Israel in Egypt (1867) by the English painter Edward Poynter (1836-1919). Despite showing the hard slave labour of the people of Israel the artist is much more fascinated by the monumental Egyptian architecture which he evidently knew by the prints of David Roberts.
Tuesday, April 30, 2013
Tuesday, April 23, 2013
A Christian Past
Håkon the Good (1860) by the Norwegian painter Peter Nicolai Arbo (1831-1892). Arbo depicts here the christian king Håkon the Good attacked by a pagan priest.
Monday, April 15, 2013
People's Army
Tyrolean Militia (1883) by the Austrian artist Franz von Defregger (1835-1921). Defregger did mostly genre and history paintings. Here he combined both showing the departure of the Tyrolean Militia during the uprising against the Napoleonic suppression.
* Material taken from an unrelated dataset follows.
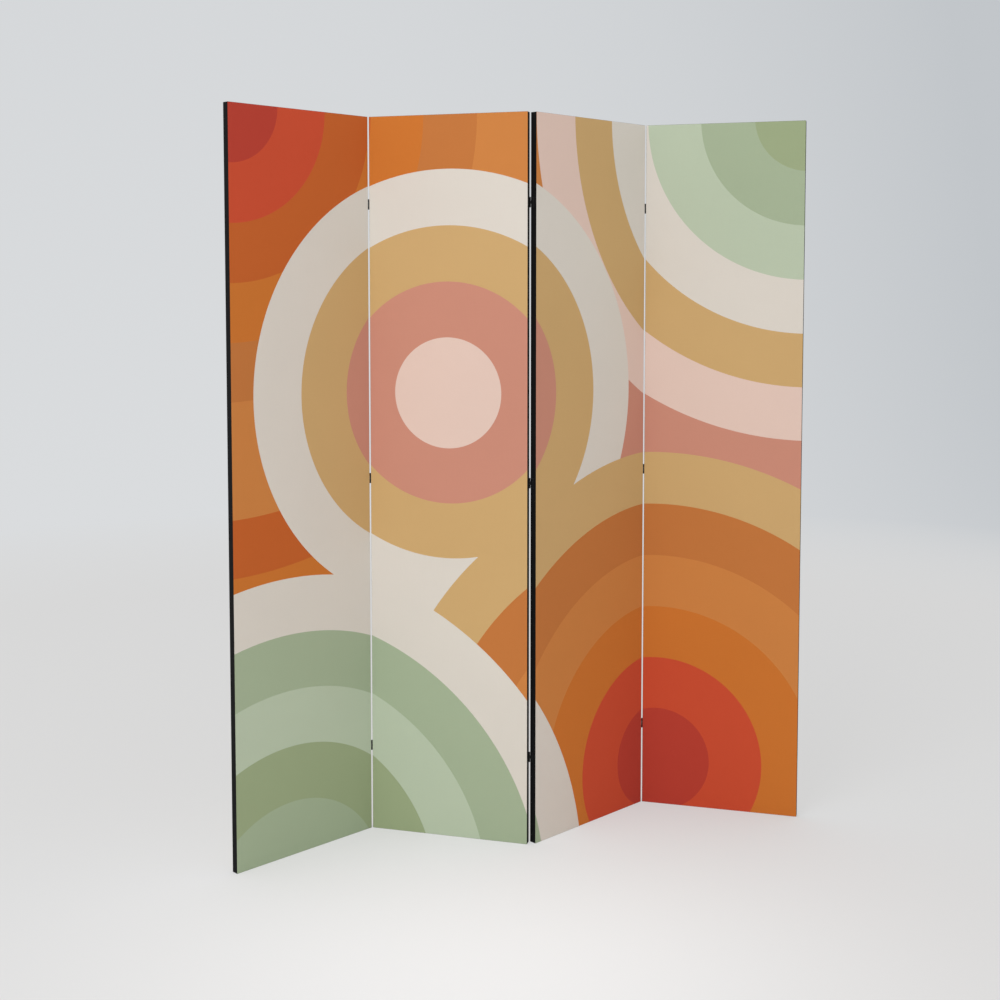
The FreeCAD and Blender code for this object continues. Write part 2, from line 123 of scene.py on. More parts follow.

It's the people going to war, strong and proud, an appeal to nationalism.
Monday, April 8, 2013
Spectacular Death
A Christian Dirce (1897) by the Polish painter Henryk Hector Siemiradzki (1843-1902). Siemiradzki depicted here how a christian martyr is killed in the circus in a kind of re-enactment of the myth of Dirce who was killed by being tied to the horns of a bull. It's a very spectacular scenery from the apex of history painting, a pale beautiful body, a fat decadent Nero, gladiators and exotic Nubian slaves. Much too nice to frighten.
Tuesday, April 2, 2013
Nothing Changes
Fight between two men in the Neolithic by the French painter Georges-Antoine Rochegrosse (1859-1938). Without any doubt a nice ironic piece of work. Above the two quarreling cavemen sits a nude woman as the prize for the winner. So the painting suggests, nothings has changed, maybe only the methods a little.